BUSH CHADS [from the series: FALLOUT FROM 2000]

(2004) Sean Miller, chad collage, 28 x 21 cms


In 2003 Sean Miller purchased one of the (now defunct) Miami Beach County voting booths on Ebay. This portable booth was used in the 2000 general election and utilized the now infamous “Butterfly Ballot System.” This method of voting relied on Floridians to punch perforated “chads” out of their voting cards in order to cast their votes. Many loose chads were scattered in the booth Miller purchased – these chads represent actual successful votes from the 2000 election. However, not all punches in the ballots were successful. The resulting confusion from Butterfly Ballots and bad practices at the polls caused the now infamous legal dispute in the state of Florida.

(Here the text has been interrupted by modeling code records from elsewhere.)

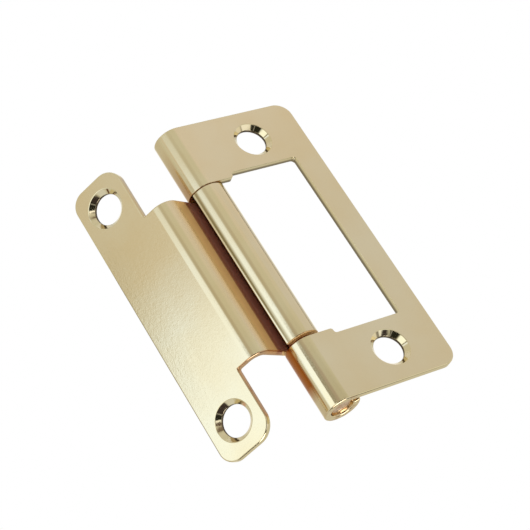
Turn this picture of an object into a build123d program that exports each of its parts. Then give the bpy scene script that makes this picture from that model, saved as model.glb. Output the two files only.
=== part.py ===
from build123d import *
import os
from math import radians, tan

# Single cranked flush hinge: two pressed sheet leaves curled round one pin, plated in pale brass.
# Millimetres. The pin stands upright along Z, and the frame leaf lies in the XZ plane with its
# countersunk face towards -Y. The origin is midway between its two screw holes, on its seating face.

# Sheet, pin and the fits between them
sheet = 1.1
pin_diameter = 3.5
pin_recess = 0.4
pin_chamfer = 0.3
running_gap = 0.05
edge_break = 0.12

# Frame leaf, the flat one with the window
frame_length = 50.0
frame_width = 19.6
frame_corner = 2.4
frame_curl_angle = 300.0
end_knuckle = 10.9
window_bar = 4.1
slot_shoulder = 0.85
window_corner = 0.6
tongue_reach = 3.9
tongue_corner = 0.4

# Cranked leaf, measured from the pin and from the sharp corner of its bend
play_below = 0.1
play_above = 0.5
crank_curl_angle = 280.0
web_length = 8.05
crank_bend_angle = 84.0
bend_radius = 2.7
plate_set_in = 0.9
neck_depth = 4.2
lug_width = 9.0
lug_inner_corner = 3.0
lug_outer_corner = 2.4

# Screw holes, countersunk at 90 degrees, placed from the ends of their leaf. In the frame leaf they
# are set in from its free edge, and in the cranked leaf they are centred on the lugs.
hole_diameter = 4.6
sink_diameter = 6.0
frame_hole_end = 5.3
frame_hole_inset = 9.0
crank_hole_end = 4.9

# Angle that the cranked leaf is swung open, from lying flush in the window
opened_angle = 153.0

# Sizes and places that follow from those above
knuckle_slot = frame_length - 2 * end_knuckle
window_length = knuckle_slot + 2 * slot_shoulder
plate_length = frame_length - 2 * plate_set_in
plate_width = neck_depth + lug_width
pin_x = frame_width - frame_hole_inset
pin_y = pin_diameter / 2
free_edge_x = pin_x - frame_width
crank_bore = pin_diameter / 2 + running_gap
setback = bend_radius * tan(radians(crank_bend_angle) / 2)

# Least turn, in degrees, between two faces whose shared edge is broken
least_turn_angle = 20


def bent_sheet(surface, length):
    """Sheet between surface(0) and surface(sheet), which give tangent edges in XY and their two tips."""
    front, front_tips = surface(0)
    back, back_tips = surface(sheet)
    ends = [Line(*pair) for pair in zip(front_tips, back_tips)]
    return extrude(make_face([*front, *back, *ends]), length / 2, both=True)


def soften(leaf):
    """Break the pressed edges, and leave the seams where two faces run on into each other."""
    sharp = []
    for edge in leaf.edges():
        beside = [face for face in leaf.faces() if any(edge.is_same(side) for side in face.edges())]
        first, second = [face.normal_at(edge @ 0.5) for face in beside]
        if first.get_angle(second) > least_turn_angle:
            sharp.append(edge)
    return chamfer(sharp, edge_break)


def screw_hole():
    """Countersunk hole to cut away, with its rim in the local XY plane."""
    sink_depth = (sink_diameter - hole_diameter) / 2
    rim_at_top = (Align.CENTER, Align.CENTER, Align.MAX)
    sink = Cone(hole_diameter / 2, sink_diameter / 2, sink_depth, align=rim_at_top)
    return Cylinder(hole_diameter / 2, 4 * sheet) + sink


def frame_surface(depth):
    """The frame leaf's section at a depth below its countersunk face."""
    flat = Line((free_edge_x, depth - sheet), (pin_x, depth - sheet))
    curl = JernArc(flat @ 1, (1, 0), pin_y + sheet - depth, frame_curl_angle)
    return [flat, curl], [flat @ 0, curl @ 1]


def window():
    """Cutter for the window and for the slot where the middle knuckle turns."""
    start = free_edge_x + window_bar
    step = pin_x - tongue_reach
    end = pin_x + pin_y + 2 * sheet
    outline = Pos((start + step) / 2, 0) * Rectangle(step - start, window_length)
    outline += Pos((start + end) / 2, 0) * Rectangle(end - start, knuckle_slot)
    outline = fillet(outline.vertices().group_by(Axis.X)[1], tongue_corner)
    outline = fillet(outline.vertices().group_by(Axis.X)[0], window_corner)
    return extrude(Plane.XZ * outline, 2 * pin_diameter + 2 * sheet, both=True)


def frame_leaf():
    """Flat leaf with a window, and an end knuckle curled round the pin on each side of it."""
    leaf = bent_sheet(frame_surface, frame_length)
    corners = leaf.edges().filter_by(Axis.Y).group_by(Axis.X)[0]
    leaf = soften(fillet(corners, frame_corner) - window())
    for side in (-1, 1):
        middle = (0, -sheet, side * (frame_length / 2 - frame_hole_end))
        leaf -= Plane(middle, x_dir=(1, 0, 0), z_dir=(0, -1, 0)) * screw_hole()
    return leaf


def crank_surface(depth):
    """The cranked leaf's section at a depth below the face that touches the pin, lying flush."""
    start = Vector(pin_x, pin_y - crank_bore - depth)
    curl = JernArc(start, (1, 0), crank_bore + depth, crank_curl_angle)
    web = Line(start, start - (web_length - setback, 0))
    bend = JernArc(web @ 1, (-1, 0), bend_radius - depth, crank_bend_angle)
    plate = Line(bend @ 1, (bend @ 1) + (bend % 1) * (plate_width - setback))
    return [curl, web, bend, plate], [curl @ 1, plate @ 1]


def cranked_leaf():
    """Leaf with the middle knuckle, a web, one bend, and a plate with a lug at each end."""
    leaf = bent_sheet(crank_surface, knuckle_slot - play_below - play_above)
    corner = Vector(pin_x - web_length, pin_y - crank_bore)
    along = Vector(-1, 0).rotate(Axis.Z, crank_bend_angle)
    plate_face = Plane(corner, x_dir=along, z_dir=along.cross(Vector(0, 0, 1)))
    lugs = Pos(neck_depth + lug_width / 2, 0) * Rectangle(lug_width, plate_length)
    lugs = fillet(lugs.vertices().group_by(Axis.X)[0], lug_inner_corner)
    lugs = fillet(lugs.vertices().group_by(Axis.X)[-1], lug_outer_corner)
    leaf = soften(leaf + plate_face * extrude(lugs, -sheet))
    for side in (-1, 1):
        seat = Pos(neck_depth + lug_width / 2, side * (plate_length / 2 - crank_hole_end))
        leaf -= plate_face * seat * screw_hole()
    leaf = Pos(0, 0, (play_below - play_above) / 2) * leaf
    return leaf.rotate(Axis((pin_x, pin_y, 0), (0, 0, 1)), opened_angle)


def hinge_pin():
    """Plain pin, pressed into the end knuckles and set just inside their ends."""
    pin = Cylinder(pin_diameter / 2, frame_length - 2 * pin_recess)
    pin = chamfer(pin.edges(), pin_chamfer)
    return Pos(pin_x, pin_y) * pin


os.makedirs("parts", exist_ok=True)
export_step(frame_leaf(), "parts/frame_leaf.step")
export_step(cranked_leaf(), "parts/cranked_leaf.step")
export_step(hinge_pin(), "parts/hinge_pin.step")
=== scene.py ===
from math import cos, degrees, radians, sin, tan

import bmesh
import bpy
from bpy.props import FloatProperty, FloatVectorProperty, IntProperty, PointerProperty
from mathutils import Matrix, Quaternion, Vector


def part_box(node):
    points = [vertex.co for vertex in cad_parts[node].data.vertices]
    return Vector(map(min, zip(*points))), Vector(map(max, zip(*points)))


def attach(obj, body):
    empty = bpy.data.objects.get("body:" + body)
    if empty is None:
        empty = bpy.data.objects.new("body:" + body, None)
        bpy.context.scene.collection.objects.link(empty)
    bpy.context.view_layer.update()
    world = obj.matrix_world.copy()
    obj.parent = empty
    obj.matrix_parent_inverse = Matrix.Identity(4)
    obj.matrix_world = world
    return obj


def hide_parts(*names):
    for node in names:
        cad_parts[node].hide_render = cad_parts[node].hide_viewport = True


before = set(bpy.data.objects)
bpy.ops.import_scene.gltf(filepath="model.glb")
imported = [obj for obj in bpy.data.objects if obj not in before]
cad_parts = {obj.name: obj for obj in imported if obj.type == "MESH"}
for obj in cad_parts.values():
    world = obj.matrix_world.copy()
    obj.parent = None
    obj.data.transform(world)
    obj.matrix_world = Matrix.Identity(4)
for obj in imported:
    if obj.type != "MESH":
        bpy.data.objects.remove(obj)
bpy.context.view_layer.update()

bl_info = {
    "name": "Cranked Hinge",
    "version": (1, 0, 0),
    "blender": (4, 5, 0),
    "location": "View3D > Sidebar > Hinge",
    "description": "Models a cranked flush hinge in bright brass plate, on a white studio stage",
    "category": "Object",
}

leaf_low, leaf_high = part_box("frame_leaf")
pin_low, pin_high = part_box("hinge_pin")
MM = 0.001

# Distance below which two places are one, and dot product above which two directions are one
SLACK = 0.001 * MM
ALIGNED = 0.99

# Least turn between two faces whose shared edge is rounded, and least turn that is shaded as a crease
ROUNDED_TURN = radians(32)
CREASED_TURN = radians(50)

# Swells in a metre of the plating's patches, of its coarse and fine ripple, and of its copper marks
PATCHES = 90
SWELLS = 1700
PITS = 4200
MARKS = 1500

# Depth of the ripple, and how deep beside a cut face the finish of that face still shows
RIPPLE_DEPTH = 0.03 * MM
CUT_DEPTH = 0.12 * MM


def length(name, description, value):
    """A size in metres that the user can change."""
    return FloatProperty(name=name, description=description, default=value, min=0, unit="LENGTH")


def angle(name, description, value):
    """An angle, given in degrees, that the user can change."""
    return FloatProperty(name=name, description=description, default=radians(value), subtype="ANGLE")


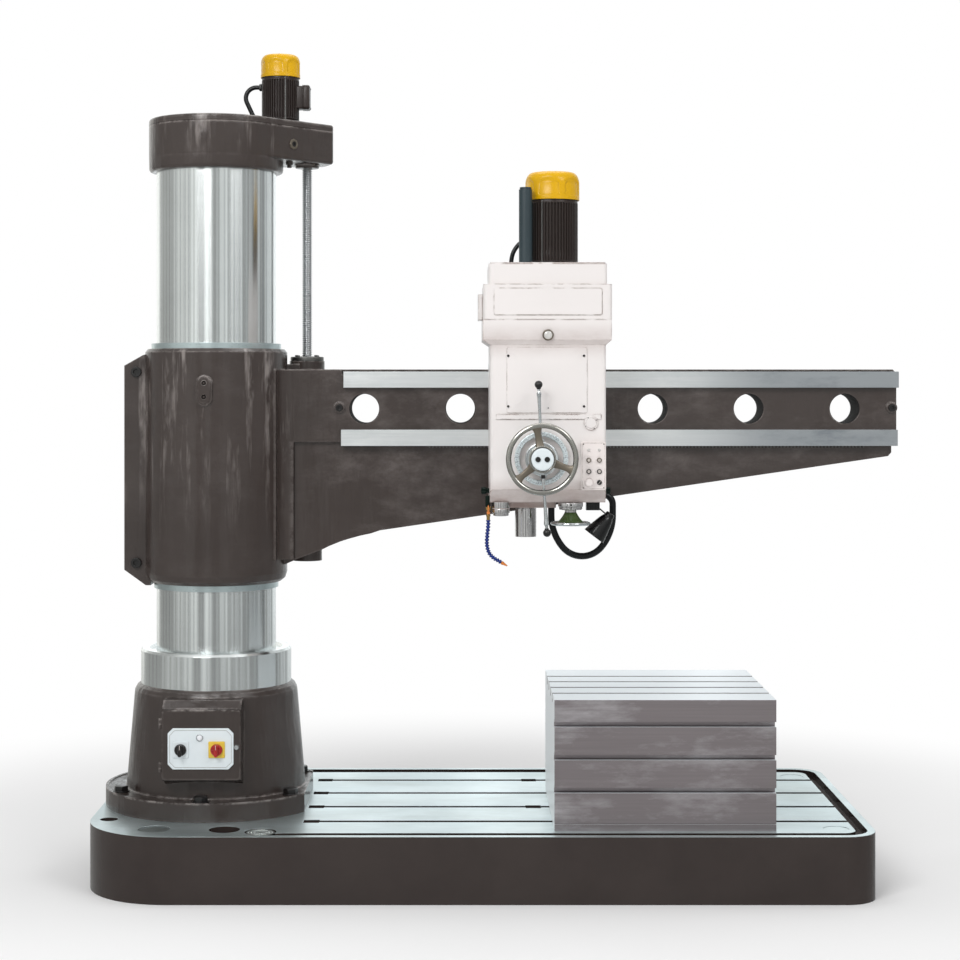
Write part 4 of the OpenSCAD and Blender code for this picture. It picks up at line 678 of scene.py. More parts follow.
# Coolant tap: block, hexagon union, spout and a flat lever
tap = {
    "x": 1.003,
    "y": -0.430,
    "lever": 1.325,
    "spout": [(0, 1.298), (0.0062, 1.298), (0.0062, 1.310), (0.0078, 1.312), (0.0078, 1.317),
              (0.0062, 1.319), (0.0062, 1.346)],
    "block": ((0.993, 1.0085), (-0.441, -0.419), (1.3455, 1.384)),
    "handle": [(0, -0.005, 0), (0, 0.004, 0.0004), (0, 0.014, 0.0008), (0, 0.024, 0.0004), (0, 0.026, 0)],
    "handleWide": [0.0018, 0.0028, 0.003, 0.0026, 0.001],
    "handleHigh": [0.001, 0.0016, 0.0016, 0.0015, 0.0006],
}


def makeTap(c):
    x, y = c["x"], c["y"]
    makePiece("coolantTapBlock", [block(*c["block"], 0.004, 0.002)], "green", "head", ())
    spindle = closed(turned([(0.006, 0.0), (0.006, 0.012), (0.0052, 0.0136)], 32))
    grids = [turned(rounded(c["spout"], 0.0008), 40) + (x, y, 0), hexHead(0.0085, 0.012) + (x, y, 1.3335),
             facing(spindle, x, y, c["lever"])]
    makePiece("coolantTap", grids, "brass", "head", ["coolant_valve"])
    handle = swept(c["handle"], c["handleWide"], c["handleHigh"], 16, (0, 0, 1), 0.7)
    boss = rounded([(0, 0.0002), (0.006, 0.0002), (0.006, 0.004), (0, 0.0046)], 0.0008)
    makePiece("coolantTapLever", [knob(boss, 32, x, y - 0.0142, c["lever"]),
                                  facing(closed(handle), x, y - 0.0172, c["lever"])],
              "orange", "coolant_lever", ["coolant_valve_lever"])


makeTap(tap)

# Motors: finned shell on a foot, tie rods, and a domed fan cover with pressed panels and a slotted roof
motors = {  # rods: the angle of the first of four tie rods
    "lift": {"shell": "lift_motor_body", "cover": "lift_motor_fan_cover", "body": "column",
             "centre": shared["liftMotor"], "low": 2.750, "split": 2.923, "high": 3.008, "radius": 0.070,
             "coverRadius": 0.075, "fins": 44, "rods": 20},
    "main": {"shell": "main_motor_body", "cover": "main_motor_fan_cover", "body": "head",
             "centre": (1.238, -0.300 + sqrt(0.144 ** 2 - 0.100 ** 2)),  # 0.144 m from the spindle
             "low": 2.199, "split": 2.437, "high": 2.538,
             "radius": 0.092, "coverRadius": 0.099, "fins": 52, "rods": -117},
    "leadBox": ((1.122, 1.166), 0.026, (2.262, 2.308)),  # X, half depth and Z, on the main motor
    "finDepth": 0.0065,
    "panels": 6,
    "panelDepth": 0.05,
    "slots": 20,
}


# Shell: radius = core + depth x clip(1.9 cos(fins t) + 0.5, 0, 1), between the heights of the fins' two ends
def makeMotorShell(name, c):
    r, height, depth = c["radius"], c["split"] - c["low"], motors["finDepth"]

    def fins(radius, h, t):
        ends = np.clip((h - 0.017) / 0.004, 0, 1) * np.clip((height - 0.012 - h) / 0.003, 0, 1)
        fin = np.clip(1.9 * np.cos(c["fins"] * t) + 0.5, 0, 1)
        return 1 - depth / r * ends * (1 - fin) * (radius > r * 0.9)

    foot = rounded([(0, 0), (r + 0.004, 0), (r + 0.004, 0.009), (r - 0.004, 0.0105), (r - 0.004, 0.0145),
                    (r, 0.016)], 0.0015)
    levels = (0.017, 0.019, 0.021, 0.06, height * 0.5, height - 0.015, height - 0.0135, height - 0.012)
    top = [(r, height - 0.010), (r - 0.001, height - 0.009), (r - 0.001, height)]
    x, y = c["centre"]
    grids = [turned([*foot, *((r, h) for h in levels), *top], c["fins"] * 12, fins) + (x, y, c["low"])]
    if name == "main":
        wide, half, high = motors["leadBox"]
        grids.append(block(wide, (y - half, y + half), high, 0.006, 0.003))
    makePiece(name + "MotorShell", grids, "motor", c["body"], [c["shell"]], sharp=60)
    rod = closed(turned([(0.0025, 0.010), (0.0025, height - 0.002)], 16))
    rods = []
    for a in np.radians(c["rods"] + 90 * np.arange(4)):
        place = (x + (r - 0.0022) * cos(a), y + (r - 0.0022) * sin(a), c["low"])
        rods += [rod + place, hexHead(0.0045, 0.004, 24) + place + (0, 0, 0.010)]
    makePiece(name + "MotorRods", rods, "gear", c["body"], ())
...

For Miller, the chads are tiny objects that represent heavy political fallout. They also resemble miniature minimalist sculptures (or political minimalism). For this collage, he created an image of George W. Bush from over 200 chads dipped in different flavours of Bar-B-Que sauce.





Belfast, Northern Ireland


REDACTED (2013) Brian John Spencer, collage, 42 x 59 cms

The world economic meltdown is explored from a personal perspective by Brian John Spencer, a 2010 Masters law graduate who amassed an enormous number of job rejection letters in the years following his University education. His latest artwork, ‘Redacted’ explores the pain of job denial, with employers redacting out Spencer’s future by continually issuing rejections into the world of work. To counter this negativity, Spencer now utilises his creative skills in freelance entrepreneurial ventures and reflects this positivity in his latest collage. Employing vivid colour, hand drawn illustrations and topical magazine cut outs, he engages with both the uncertainty and vibrancy of the current world in which we now live.





Ballymena, Northern Ireland



WITH GOD ON OUR SIDE (RIGHTEOUSNESS EXALTETH A NATION: BUT SIN IS THE REPROACH TO ANY PEOPLE] (2013) Brendan O'Neill, poster print on foamex board, 76 x 51 cms

Utilizing a scalpel to cut intricate outlines into the surface of religious posters, Brendan O’Neill explores ways in which art and faith are connected. His current work stems from research into evangelical scripture verse posters, the type that can be seen adorning trees along rural roads in Northern Ireland and places of evangelical worship. A quote, "Righteousness exalteth a nation, but sin be the reproach to any people" is a scripture verse poster in yellow letters over a red ground with white scalpel cut silhouettes of weaponry. Drawing upon the global implications of religion and conflict, the assumption is the danger of war creeping up from the same ground where divine presence can be.